Sur les questions prioritaires de constitutionnalité :
2. Aux termes du premier alinéa de l'article 23-5 de l'ordonnance du 7 novembre 1958 portant loi organique sur le Conseil constitutionnel : " Le moyen tiré de ce qu'une disposition législative porte atteinte aux droits et libertés garantis par la Constitution peut être soulevé () à l'occasion d'une instance devant le Conseil d'Etat () ". Il résulte des dispositions de ce même article que le Conseil constitutionnel est saisi de la question prioritaire de constitutionnalité à la triple condition que la disposition contestée soit applicable au litige ou à la procédure, qu'elle n'ait pas déjà été déclarée conforme à la Constitution dans les motifs et le dispositif d'une décision du Conseil constitutionnel, sauf changement de circonstances, et que la question soit nouvelle ou présente un caractère sérieux.
En ce qui concerne la première question prioritaire de constitutionnalité :
3. Aux termes du I de l'article 150 VI du code général des impôts : " Sous réserve des dispositions propres aux bénéfices professionnels, sont soumises à une taxe forfaitaire dans les conditions prévues aux articles 150 VJ à 150 VM les cessions à titre onéreux ou les exportations, autres que temporaires, hors du territoire des Etats membres de l'Union européenne : () 2° De bijoux, d'objets d'art, de collection ou d'antiquité () ". Les bijoux, au sens et pour l'application de ces dispositions, s'entendent des objets ouvragés, précieux par la matière ou par le travail, destinés à être portés à titre de parure, y compris lorsqu'ils ne sont pas composés de métaux précieux.

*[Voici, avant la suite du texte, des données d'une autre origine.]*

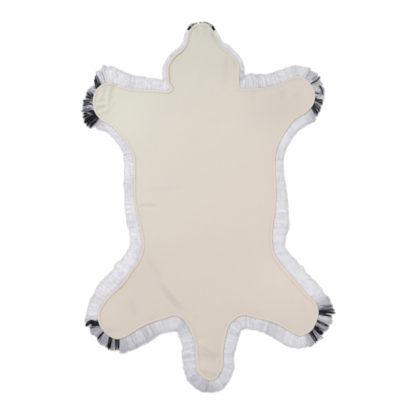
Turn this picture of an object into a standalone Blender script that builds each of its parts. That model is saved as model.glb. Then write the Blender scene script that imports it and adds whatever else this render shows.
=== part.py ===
"""A child's rug in the shape of a lying animal skin, turned over: pile down, back up.

The back is one piece of smooth cream cloth, cut to the animal's outline, its edge
turned under and topstitched. Under it is long white pile cloth, which comes out all
round past the hem in pointed locks. The head has a shorter pile of its own, and the
tip of the muzzle a short black one.

Lengths are in millimetres up to add_solid, which turns them into metres. +Y runs from
the tail to the nose, +X to the animal's side that is on the right seen from above, and
the pile rests on z = 0.
"""

import math
import random
from collections import namedtuple

import bmesh
import bpy
import numpy as np
from mathutils import Vector, noise
from mathutils.geometry import delaunay_2d_cdt

MM = 0.001

# ---------------------------------------------------------------- driving sizes

GAP = 0.35  # between two pieces that lie against each other
PILE_BED = 14.0  # long pile, pressed by the rug's own weight, at the middle
EDGE_SAG = 2.6  # how far the cloth sinks at its edge, where the pile fans out
SAG_WIDTH = 42.0  # strip along the edge in which it sinks
HEAD_BED = 8.5  # short pile under the head
HEAD_CALM = 0.45  # share of sag and waves that the thinner bed of the head takes away
NECK_SLOPE = 55.0  # length over which the cloth comes down from body to head
MUZZLE_SAG = 1.2  # the muzzle lies a little lower still
MUZZLE_SLOPE = 50.0
PILE_FALL = 0.85  # how the rim of pile rounds off: 1 is straight, less is fuller

CLOTH = 1.7  # thickness of the backing cloth
HEM_HEIGHT = 1.3  # extra height where the edge is turned under
HEM_WIDTH = 6.5  # edge to topstitch
HEM_ROUND = 1.6  # width of the hem's rounded outer side
STITCH_DEPTH = 0.5  # how far the topstitch pulls the cloth down
STITCH_WIDTH = 2.6
HEM_RINGS = (HEM_ROUND, HEM_WIDTH - 0.6 * STITCH_WIDTH, HEM_WIDTH, HEM_WIDTH + STITCH_WIDTH)
HEM_HEIGHTS = (HEM_HEIGHT, HEM_HEIGHT, -STITCH_DEPTH, 0.0)  # at those distances inwards
HEM_EDGE_HEIGHT = 0.35 * HEM_HEIGHT

LOCK_PITCH = 12.4  # along the tips of the long pile
LOCK_LENGTH = 10.5
HEAD_LOCK_PITCH = 9.0
HEAD_LOCK_LENGTH = 5.0
MUZZLE_LOCK_PITCH = 8.0
MUZZLE_LOCK_LENGTH = 3.0
LOCK_UNEVEN = (0.65, 1.4)  # widths beside the mean
TIP_SHARE = 0.34  # width of a lock's blunt tip beside the lock's own
TIP_HEIGHT = 1.2
VALLEY_SHARE = 0.38  # height of the pile between two locks beside their length
MIN_ROOT = 0.35  # share of the reach in which no hollow is cut
LEAN_SPREAD = 1.15  # the stretch of edge over which the pile's lean is evened out, by reach
LOCK_SEED = 11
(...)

4. M. B soutient que le législateur aurait, s'agissant de la détermination des bijoux dont la cession ou l'exportation est assujettie à la taxe forfaitaire prévue à l'article 150 VI du code général des impôts, méconnu l'étendue de sa compétence dans des conditions affectant par elles-mêmes la liberté d'entreprendre, l'égalité devant la loi, l'égalité devant les charges publiques et la garantie des droits. Toutefois, il résulte de ce qui a été dit au point 3 que par les dispositions contestées, telles qu'interprétées par la jurisprudence constante du Conseil d'Etat, statuant au contentieux, le législateur n'a pas insuffisamment défini l'assiette de cette imposition.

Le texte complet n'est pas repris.